### The problem:
Print the data that follows exactly.

### Dataset extract:
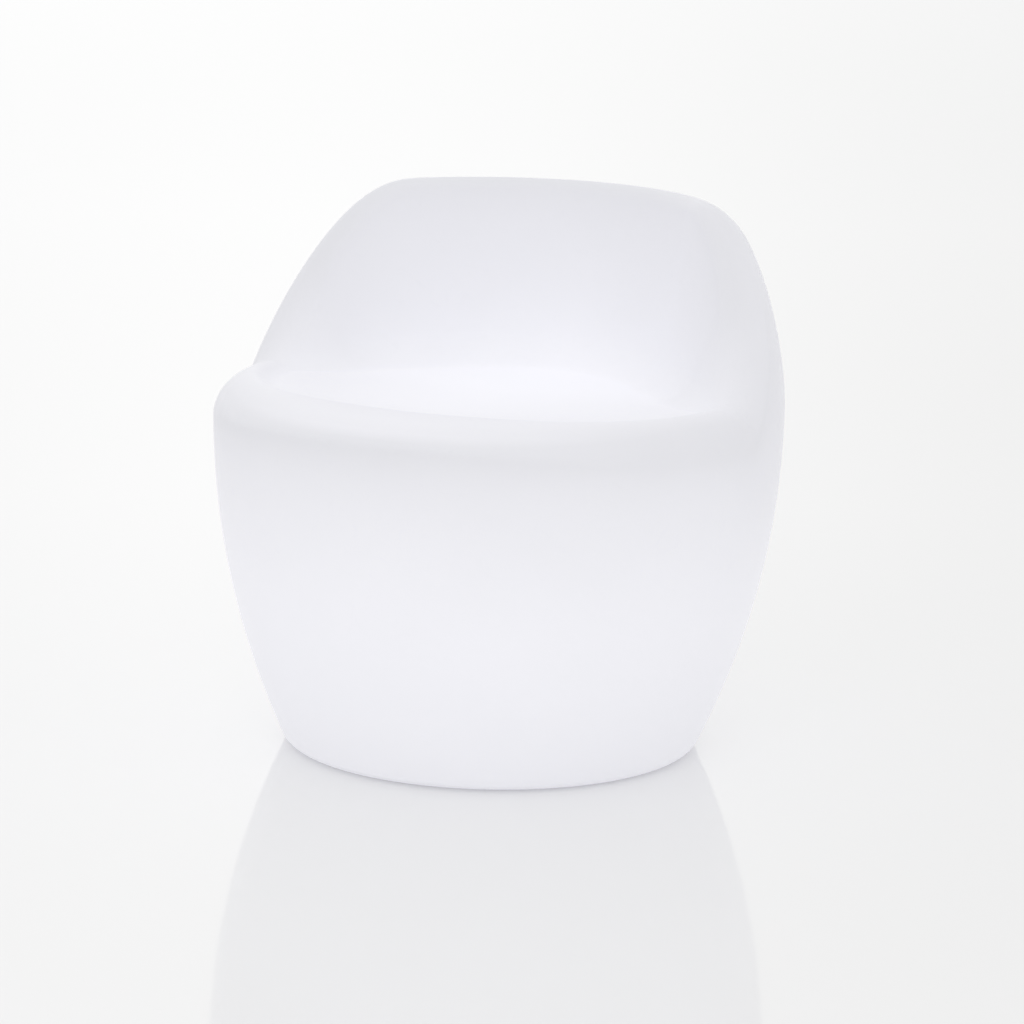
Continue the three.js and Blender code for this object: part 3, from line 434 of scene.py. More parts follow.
@dataclass(frozen=True)
class MetalFinish:
    """Turned or rolled metal: fine lines, cloudy tarnish and a soft gloss."""

    name: str
    slot: Slot
    colour: Colour
    roughness: float
    line_size: float = 0.0004
    line_depth: float = 0.000008
    tarnish: float = 0.25
    tarnish_size: float = 0.004
    gloss_change: float = 0.1

    def material(self) -> bpy.types.Material:
        """Builds the material.

        Returns:
            The finished material.
        """
        surface = Surface(self.name)
        lines = surface.effect(effects.lines, Size=self.line_size)
        marks = surface.effect(effects.marks, Size=self.tarnish_size, Amount=1.0)
        dull = shade(self.colour, 1 - self.tarnish)
        colour = surface.mix(marks.outputs["Mask"], self.colour, dull)
        low, high = self.roughness - self.gloss_change, self.roughness + self.gloss_change
        surface.set(Base_Color=colour, Metallic=1.0, Roughness=surface.ramp(marks.outputs["Mask"], low, high))
        surface.relief(lines.outputs["Height"], self.line_depth)
        return surface.material


@dataclass(frozen=True)
class GlowingFinish:
    """Light-spreading polyethylene with a painted glow: emission painted from its glow attribute stands in
    for being lit from inside.
    """

    name: str = "polyethylene_painted_glow"
    slot: Slot = Slot.SHELL
    colour: Colour = (0.70, 0.70, 0.733, 1.0)
    glow_tint: Colour = (0.955, 0.955, 1.0, 1.0)
    glow_strength: float = 1.047
    roughness: float = 0.46
    gloss_change: float = 0.05
    sheen: float = 0.2
    peel_size: float = 0.0042
    peel_depth: float = 0.00004
    wave_size: float = 0.11
    wave_depth: float = 0.0012
    cloud_share: float = 0.012

    def material(self) -> bpy.types.Material:
        """Builds the material.

        Returns:
            The finished material.
        """
        surface = Surface(self.name)
        peel = surface.effect(effects.grain, Size=self.peel_size)
        wave = surface.effect(effects.grain, Size=self.wave_size)
        marks = surface.effect(effects.marks, Size=self.wave_size, Amount=1.0)
        colour = surface.mix(marks.outputs["Mask"], self.colour, shade(self.colour, 1 - self.cloud_share))
        # Painted glow: the emission colour is painted from the glow attribute, which holds painted light and
        # painted shade.
        glow = surface.add("ShaderNodeAttribute", attribute_name=Glow.ATTRIBUTE).outputs["Fac"]
        cloud = surface.ramp(wave.outputs["Mask"], 1 - self.cloud_share, 1 + self.cloud_share)
        lit = surface.mix(surface.maths("MULTIPLY", glow, cloud), BLACK, self.glow_tint)
        low, high = self.roughness - self.gloss_change, self.roughness + self.gloss_change
        surface.set(Base_Color=colour, Roughness=surface.ramp(peel.outputs["Mask"], low, high))
        surface.set(Emission_Color=lit, Emission_Strength=self.glow_strength)
        surface.set(Specular_IOR_Level=self.sheen)
        fine = surface.maths("MULTIPLY", peel.outputs["Height"], self.peel_depth / self.wave_depth)
        surface.relief(surface.maths("ADD", fine, wave.outputs["Height"]), self.wave_depth)
        return surface.material


@dataclass(frozen=True)
class BoardFinish:
    """Lacquered circuit board: tracks under the lacquer, and soldered spots."""

    name: str
    slot: Slot
    lacquer: Colour
    track: Colour
    roughness: float = 0.35
    track_size: float = 0.004
    spot_size: float = 0.0025
    spot_colour: Colour = (0.75, 0.74, 0.7, 1.0)
    spot_radius: float = 0.12
    spot_edge: float = 0.16
    second_shade: float = 1.2
    relief_depth: float = 0.00003

    def material(self) -> bpy.types.Material:
        """Builds the material.

        Returns:
            The finished material.
        """
        surface = Surface(self.name)
        tracks = surface.add("ShaderNodeTexBrick", {
            "Vector": surface.scaled(surface.place, self.track_size), "Scale": 1.0, "Mortar Size": 0.06,
            "Color1": self.lacquer, "Color2": shade(self.lacquer, self.second_shade),
            "Mortar": self.track,
        })
        spots = surface.add("ShaderNodeTexVoronoi", {
            "Vector": surface.scaled(surface.place, self.spot_size), "Scale": 1.0, "Randomness": 0.3})
        solder = surface.ramp(spots.outputs["Distance"], low=1.0, high=0.0, start=self.spot_radius,
                              end=self.spot_edge)
        surface.set(Base_Color=surface.mix(solder, tracks.outputs["Color"], self.spot_colour))
        surface.set(Roughness=self.roughness, Metallic=solder)
        surface.relief(tracks.outputs["Fac"], self.relief_depth)
        return surface.material


@dataclass(frozen=True)
class SleeveFinish:
    """Shrunk film: glossy, with faint creases along the piece."""

    name: str
    slot: Slot
    colour: Colour
    roughness: float = 0.25
    worn_roughness: float = 0.5
    worn_shade: float = 0.8
    crease_size: float = 0.003
    crease_depth: float = 0.00004

    def material(self) -> bpy.types.Material:
        """Builds the material.

        Returns:
            The finished material.
        """
        surface = Surface(self.name)
        creases = surface.effect(effects.lines, Size=self.crease_size)
        marks = surface.effect(effects.marks, Size=self.crease_size, Amount=1.0)
        worn = shade(self.colour, self.worn_shade)
        surface.set(Base_Color=surface.mix(marks.outputs["Mask"], self.colour, worn))
        surface.set(Roughness=surface.ramp(creases.outputs["Mask"], self.roughness, self.worn_roughness))
        surface.relief(creases.outputs["Height"], self.crease_depth)
        return surface.material


@dataclass(frozen=True)
class LampFinish:
    """Lit plastic of the light dome or of a light chip: a milky skin that shines evenly."""

    name: str
    slot: Slot
    colour: Colour
    strength: float
    roughness: float = 0.3
    cloud_size: float = 0.012
    cloud_shade: float = 0.92
    cloud_depth: float = 0.00003

    def material(self) -> bpy.types.Material:
        """Builds the material.

        Returns:
            The finished material.
        """
        surface = Surface(self.name)
        clouds = surface.effect(effects.grain, Size=self.cloud_size)
        colour = surface.mix(clouds.outputs["Mask"], self.colour, shade(self.colour, self.cloud_shade))
        surface.set(Base_Color=colour, Roughness=self.roughness, Emission_Color=colour)
        surface.set(Emission_Strength=self.strength)
        surface.relief(clouds.outputs["Height"], self.cloud_depth)
        return surface.material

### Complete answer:
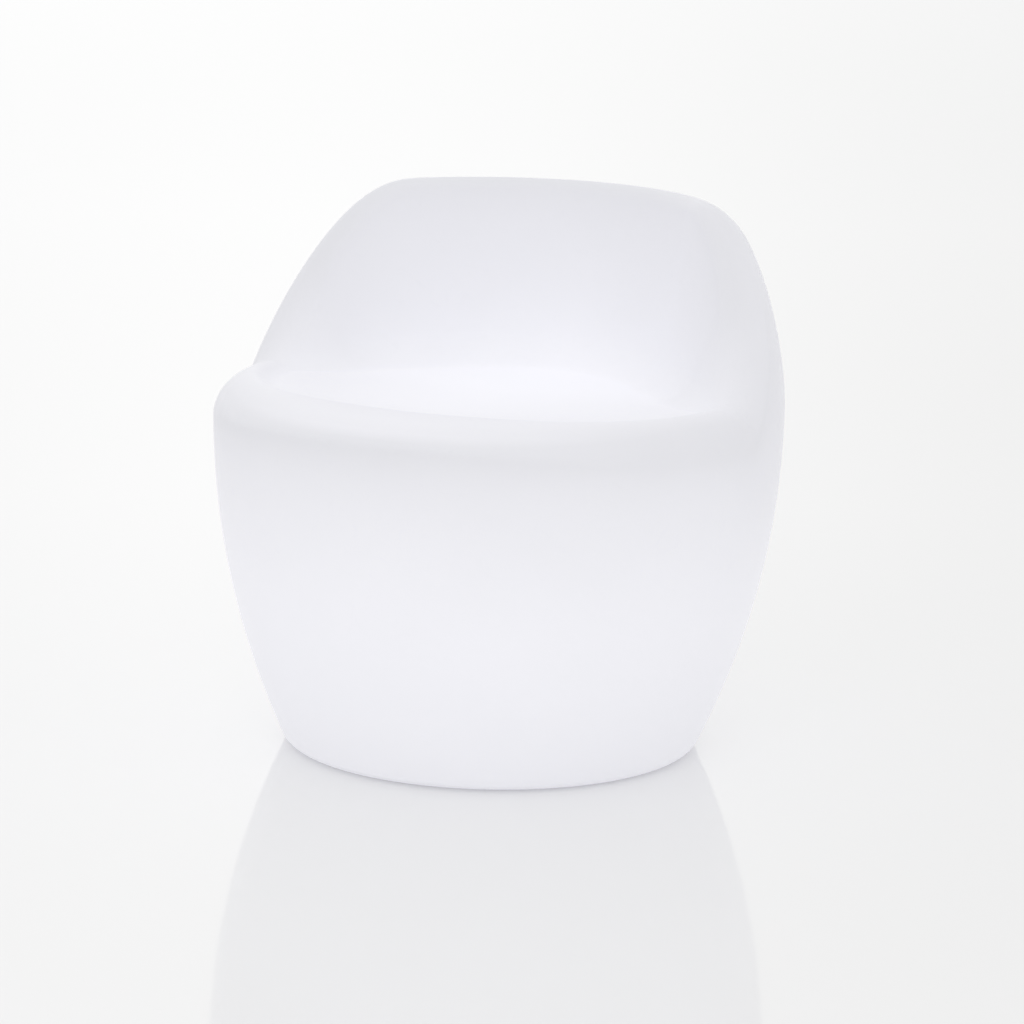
Continue the three.js and Blender code for this object: part 3, from line 434 of scene.py. More parts follow.
@dataclass(frozen=True)
class MetalFinish:
    """Turned or rolled metal: fine lines, cloudy tarnish and a soft gloss."""

    name: str
    slot: Slot
    colour: Colour
    roughness: float
    line_size: float = 0.0004
    line_depth: float = 0.000008
    tarnish: float = 0.25
    tarnish_size: float = 0.004
    gloss_change: float = 0.1

    def material(self) -> bpy.types.Material:
        """Builds the material.

        Returns:
            The finished material.
        """
        surface = Surface(self.name)
        lines = surface.effect(effects.lines, Size=self.line_size)
        marks = surface.effect(effects.marks, Size=self.tarnish_size, Amount=1.0)
        dull = shade(self.colour, 1 - self.tarnish)
        colour = surface.mix(marks.outputs["Mask"], self.colour, dull)
        low, high = self.roughness - self.gloss_change, self.roughness + self.gloss_change
        surface.set(Base_Color=colour, Metallic=1.0, Roughness=surface.ramp(marks.outputs["Mask"], low, high))
        surface.relief(lines.outputs["Height"], self.line_depth)
        return surface.material


@dataclass(frozen=True)
class GlowingFinish:
    """Light-spreading polyethylene with a painted glow: emission painted from its glow attribute stands in
    for being lit from inside.
    """

    name: str = "polyethylene_painted_glow"
    slot: Slot = Slot.SHELL
    colour: Colour = (0.70, 0.70, 0.733, 1.0)
    glow_tint: Colour = (0.955, 0.955, 1.0, 1.0)
    glow_strength: float = 1.047
    roughness: float = 0.46
    gloss_change: float = 0.05
    sheen: float = 0.2
    peel_size: float = 0.0042
    peel_depth: float = 0.00004
    wave_size: float = 0.11
    wave_depth: float = 0.0012
    cloud_share: float = 0.012

    def material(self) -> bpy.types.Material:
        """Builds the material.

        Returns:
            The finished material.
        """
        surface = Surface(self.name)
        peel = surface.effect(effects.grain, Size=self.peel_size)
        wave = surface.effect(effects.grain, Size=self.wave_size)
        marks = surface.effect(effects.marks, Size=self.wave_size, Amount=1.0)
        colour = surface.mix(marks.outputs["Mask"], self.colour, shade(self.colour, 1 - self.cloud_share))
        # Painted glow: the emission colour is painted from the glow attribute, which holds painted light and
        # painted shade.
        glow = surface.add("ShaderNodeAttribute", attribute_name=Glow.ATTRIBUTE).outputs["Fac"]
        cloud = surface.ramp(wave.outputs["Mask"], 1 - self.cloud_share, 1 + self.cloud_share)
        lit = surface.mix(surface.maths("MULTIPLY", glow, cloud), BLACK, self.glow_tint)
        low, high = self.roughness - self.gloss_change, self.roughness + self.gloss_change
        surface.set(Base_Color=colour, Roughness=surface.ramp(peel.outputs["Mask"], low, high))
        surface.set(Emission_Color=lit, Emission_Strength=self.glow_strength)
        surface.set(Specular_IOR_Level=self.sheen)
        fine = surface.maths("MULTIPLY", peel.outputs["Height"], self.peel_depth / self.wave_depth)
        surface.relief(surface.maths("ADD", fine, wave.outputs["Height"]), self.wave_depth)
        return surface.material


@dataclass(frozen=True)
class BoardFinish:
    """Lacquered circuit board: tracks under the lacquer, and soldered spots."""

    name: str
    slot: Slot
    lacquer: Colour
    track: Colour
    roughness: float = 0.35
    track_size: float = 0.004
    spot_size: float = 0.0025
    spot_colour: Colour = (0.75, 0.74, 0.7, 1.0)
    spot_radius: float = 0.12
    spot_edge: float = 0.16
    second_shade: float = 1.2
    relief_depth: float = 0.00003

    def material(self) -> bpy.types.Material:
        """Builds the material.

        Returns:
            The finished material.
        """
        surface = Surface(self.name)
        tracks = surface.add("ShaderNodeTexBrick", {
            "Vector": surface.scaled(surface.place, self.track_size), "Scale": 1.0, "Mortar Size": 0.06,
            "Color1": self.lacquer, "Color2": shade(self.lacquer, self.second_shade),
            "Mortar": self.track,
        })
        spots = surface.add("ShaderNodeTexVoronoi", {
            "Vector": surface.scaled(surface.place, self.spot_size), "Scale": 1.0, "Randomness": 0.3})
        solder = surface.ramp(spots.outputs["Distance"], low=1.0, high=0.0, start=self.spot_radius,
                              end=self.spot_edge)
        surface.set(Base_Color=surface.mix(solder, tracks.outputs["Color"], self.spot_colour))
        surface.set(Roughness=self.roughness, Metallic=solder)
        surface.relief(tracks.outputs["Fac"], self.relief_depth)
        return surface.material


@dataclass(frozen=True)
class SleeveFinish:
    """Shrunk film: glossy, with faint creases along the piece."""

    name: str
    slot: Slot
    colour: Colour
    roughness: float = 0.25
    worn_roughness: float = 0.5
    worn_shade: float = 0.8
    crease_size: float = 0.003
    crease_depth: float = 0.00004

    def material(self) -> bpy.types.Material:
        """Builds the material.

        Returns:
            The finished material.
        """
        surface = Surface(self.name)
        creases = surface.effect(effects.lines, Size=self.crease_size)
        marks = surface.effect(effects.marks, Size=self.crease_size, Amount=1.0)
        worn = shade(self.colour, self.worn_shade)
        surface.set(Base_Color=surface.mix(marks.outputs["Mask"], self.colour, worn))
        surface.set(Roughness=surface.ramp(creases.outputs["Mask"], self.roughness, self.worn_roughness))
        surface.relief(creases.outputs["Height"], self.crease_depth)
        return surface.material


@dataclass(frozen=True)
class LampFinish:
    """Lit plastic of the light dome or of a light chip: a milky skin that shines evenly."""

    name: str
    slot: Slot
    colour: Colour
    strength: float
    roughness: float = 0.3
    cloud_size: float = 0.012
    cloud_shade: float = 0.92
    cloud_depth: float = 0.00003

    def material(self) -> bpy.types.Material:
        """Builds the material.

        Returns:
            The finished material.
        """
        surface = Surface(self.name)
        clouds = surface.effect(effects.grain, Size=self.cloud_size)
        colour = surface.mix(clouds.outputs["Mask"], self.colour, shade(self.colour, self.cloud_shade))
        surface.set(Base_Color=colour, Roughness=self.roughness, Emission_Color=colour)
        surface.set(Emission_Strength=self.strength)
        surface.relief(clouds.outputs["Height"], self.cloud_depth)
        return surface.material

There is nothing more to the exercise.